* **WHAT YOU WILL DO**:
Each line that holds the word "right" should be returned.
################
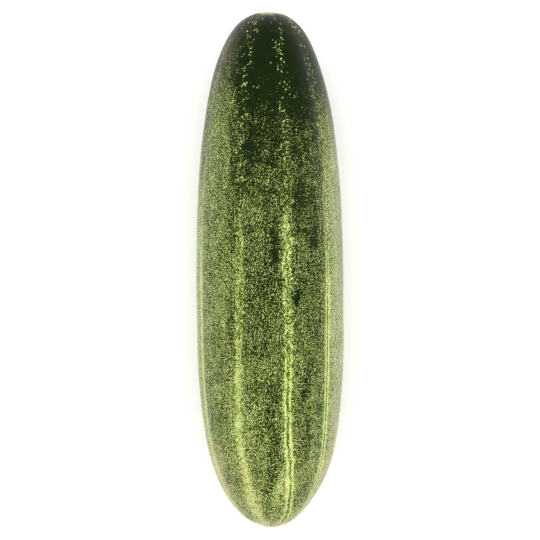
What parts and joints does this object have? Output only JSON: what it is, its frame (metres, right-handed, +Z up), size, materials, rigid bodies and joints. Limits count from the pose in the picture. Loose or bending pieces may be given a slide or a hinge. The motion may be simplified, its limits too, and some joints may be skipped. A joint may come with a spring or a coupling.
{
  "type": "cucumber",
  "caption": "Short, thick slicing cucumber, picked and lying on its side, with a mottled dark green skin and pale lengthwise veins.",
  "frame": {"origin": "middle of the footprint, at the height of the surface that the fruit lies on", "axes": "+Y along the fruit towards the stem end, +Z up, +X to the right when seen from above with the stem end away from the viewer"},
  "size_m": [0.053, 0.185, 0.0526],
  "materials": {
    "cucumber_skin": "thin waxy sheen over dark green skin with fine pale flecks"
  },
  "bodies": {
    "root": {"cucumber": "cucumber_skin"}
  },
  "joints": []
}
################
* **ANSWER TO THIS PROBLEM**:
What parts and joints does this object have? Output only JSON: what it is, its frame (metres, right-handed, +Z up), size, materials, rigid bodies and joints. Limits count from the pose in the picture. Loose or bending pieces may be given a slide or a hinge. The motion may be simplified, its limits too, and some joints may be skipped. A joint may come with a spring or a coupling.
  "frame": {"origin": "middle of the footprint, at the height of the surface that the fruit lies on", "axes": "+Y along the fruit towards the stem end, +Z up, +X to the right when seen from above with the stem end away from the viewer"},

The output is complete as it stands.